There is a V-map M going from V* -> S*. The kernel of M is going to be the subspace of vals which is "tempered out" or made irrelevant when restricted to the subgroup S. The corollary to Hahn-Banach which is linked to shows that the norm on S* is actually the same as the quotient norm V*/ker(M), where ker(M) is that subspace of "invariant vals" I mentioned before. The quotient norm by definition is the norm of the smallest vector in the coset of vectors all mapping to the same thing.

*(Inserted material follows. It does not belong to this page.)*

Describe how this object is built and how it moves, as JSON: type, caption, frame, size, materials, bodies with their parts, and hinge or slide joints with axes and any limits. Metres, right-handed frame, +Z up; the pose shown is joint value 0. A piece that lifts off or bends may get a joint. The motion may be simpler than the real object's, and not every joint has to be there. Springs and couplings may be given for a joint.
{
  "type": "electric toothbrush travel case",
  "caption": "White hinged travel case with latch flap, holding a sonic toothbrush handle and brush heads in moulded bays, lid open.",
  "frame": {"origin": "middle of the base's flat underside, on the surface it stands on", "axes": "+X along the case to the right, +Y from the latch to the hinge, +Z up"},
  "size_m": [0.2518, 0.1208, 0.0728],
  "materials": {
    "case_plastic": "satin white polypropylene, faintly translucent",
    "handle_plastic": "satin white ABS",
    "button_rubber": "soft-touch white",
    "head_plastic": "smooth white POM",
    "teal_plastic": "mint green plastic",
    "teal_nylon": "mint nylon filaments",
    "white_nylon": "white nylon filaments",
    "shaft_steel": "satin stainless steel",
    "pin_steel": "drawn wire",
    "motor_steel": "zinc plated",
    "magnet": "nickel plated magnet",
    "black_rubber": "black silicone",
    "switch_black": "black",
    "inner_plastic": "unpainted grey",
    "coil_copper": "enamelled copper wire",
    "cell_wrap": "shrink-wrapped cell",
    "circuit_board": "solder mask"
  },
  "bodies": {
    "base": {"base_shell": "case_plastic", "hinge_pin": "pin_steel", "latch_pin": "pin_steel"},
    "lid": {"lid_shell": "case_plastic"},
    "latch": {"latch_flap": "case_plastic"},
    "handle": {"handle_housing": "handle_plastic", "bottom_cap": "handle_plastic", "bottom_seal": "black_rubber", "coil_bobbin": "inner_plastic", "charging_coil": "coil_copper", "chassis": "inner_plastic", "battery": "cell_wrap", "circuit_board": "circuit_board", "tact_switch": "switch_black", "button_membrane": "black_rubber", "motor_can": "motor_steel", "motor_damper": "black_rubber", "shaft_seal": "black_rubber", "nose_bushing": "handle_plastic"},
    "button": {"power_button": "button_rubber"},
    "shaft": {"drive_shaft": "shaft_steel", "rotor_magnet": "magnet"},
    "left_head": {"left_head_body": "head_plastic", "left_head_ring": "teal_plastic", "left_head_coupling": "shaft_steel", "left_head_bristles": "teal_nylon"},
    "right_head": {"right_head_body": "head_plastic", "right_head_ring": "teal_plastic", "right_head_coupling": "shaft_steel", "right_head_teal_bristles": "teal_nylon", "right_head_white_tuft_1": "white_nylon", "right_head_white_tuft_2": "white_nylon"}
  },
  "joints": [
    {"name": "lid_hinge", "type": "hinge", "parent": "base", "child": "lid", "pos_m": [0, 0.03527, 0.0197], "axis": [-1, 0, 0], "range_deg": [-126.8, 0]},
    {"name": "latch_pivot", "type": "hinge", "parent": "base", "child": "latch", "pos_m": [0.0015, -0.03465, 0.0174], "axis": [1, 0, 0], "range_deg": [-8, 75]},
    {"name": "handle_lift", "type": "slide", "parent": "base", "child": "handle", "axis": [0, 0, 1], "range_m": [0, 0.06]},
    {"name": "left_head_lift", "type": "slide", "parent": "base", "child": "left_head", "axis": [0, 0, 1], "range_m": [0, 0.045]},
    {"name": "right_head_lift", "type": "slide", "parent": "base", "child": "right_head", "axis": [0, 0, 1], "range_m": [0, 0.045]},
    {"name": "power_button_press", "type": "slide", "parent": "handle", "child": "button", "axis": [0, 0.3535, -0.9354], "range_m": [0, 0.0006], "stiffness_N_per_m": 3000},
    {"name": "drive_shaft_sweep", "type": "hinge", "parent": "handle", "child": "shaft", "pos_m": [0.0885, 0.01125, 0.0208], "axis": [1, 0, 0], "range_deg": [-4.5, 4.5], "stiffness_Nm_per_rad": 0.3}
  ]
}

In short, what this all means is that for any sval s, we can find the norm ||s|| in two steps:
1) Look at all of the full-limit vals in the equivalence class which map to s
2) Find the val v in this equivalence class with lowest norm
and then ||s|| = ||v||, by definition. Hahn-Banach shows that this also works out to be the dual norm to the norm defined on V, so that for some arbitrary subgroup tuning map t, ||t|| also has the added benefit of telling us the max norm-weighted error over all intervals in S. So it's all the same and works out very neatly.
Now then, as for the thing you asked:
Assume that Ɛ is the error map in S* with shortest norm for the subgroup temperament T we care about, and that Ƹ is the full-limit error map in V* with shortest norm in the coset of error maps that get sent to Ɛ under the V-map M. Then, by definition, ||Ɛ|| = ||Ƹ||, which follows from the definition of quotient norm above.
Note that the preimage under M of the set of all error maps supporting T is going to be an even larger set of error maps. Then for any full-limit error map e which is in this preimage, ||e|| >= ||Ƹ||.
Proof by contradiction: Assume some other full-limit error map X exists which is actually the minimal error map, and for which ||X|| <= ||e|| for every e in the preimage, including Ƹ. Then since there's a V-map M sending error maps in V* to error maps in S*, the subgroup error map M(X), given by the matrix multiplication X*M, would have to have a norm ||M(X)||
||X||. This is because ||X|| has to be equal to the norm of the shortest error map that gets mapped to it, which in this case is M(X). Therefore, since ||X|| < ||Ƹ||, and ||M(X)||
||X|| and ||Ɛ|| = ||Ƹ||, it must also be true that ||M(X)|| < ||Ɛ||. But, this contradicts our initial assumption that ||Ɛ|| is the error map in S* with the shortest norm.
TL;DR, if there were a better full-limit error map than Ƹ, it'd have to map to a better subgroup error map than Ɛ, but that's a contradiction.
- mbattaglia1 July 31, 2012, 06:35:22 AM UTC-0700
wtf, I dunno what the hell happened. Here's the last paragraph again:
Proof by contradiction: Assume some other full-limit error map X exists which is actually the minimal error map, and for which ||X|| <= ||e|| for every e in the preimage, including Ƹ. Then since there's a V-map M sending error maps in V* to error maps in S*, the subgroup error map M(X), given by the matrix multiplication X*M, would have to have a norm ||M(X)|| = ||X||. This is because ||X|| has to be equal to the norm of the shortest error map that gets mapped to it, which in this case is M(X).
Therefore, since
||X|| < ||Ƹ||, and
||M(X)|| = ||X||, and
||Ɛ|| = ||Ƹ||,
it must also be true that ||M(X)|| < ||Ɛ||. But, this contradicts our initial assumption that ||Ɛ|| is the error map in S* with the shortest norm.
I guess I have to put it on separate lines, or it thinks things between equals signs are headers, =like this=.
- mbattaglia1 July 31, 2012, 06:37:11 AM UTC-0700
No, I guess not. Well, I dunno wtf went wrong, but there it is.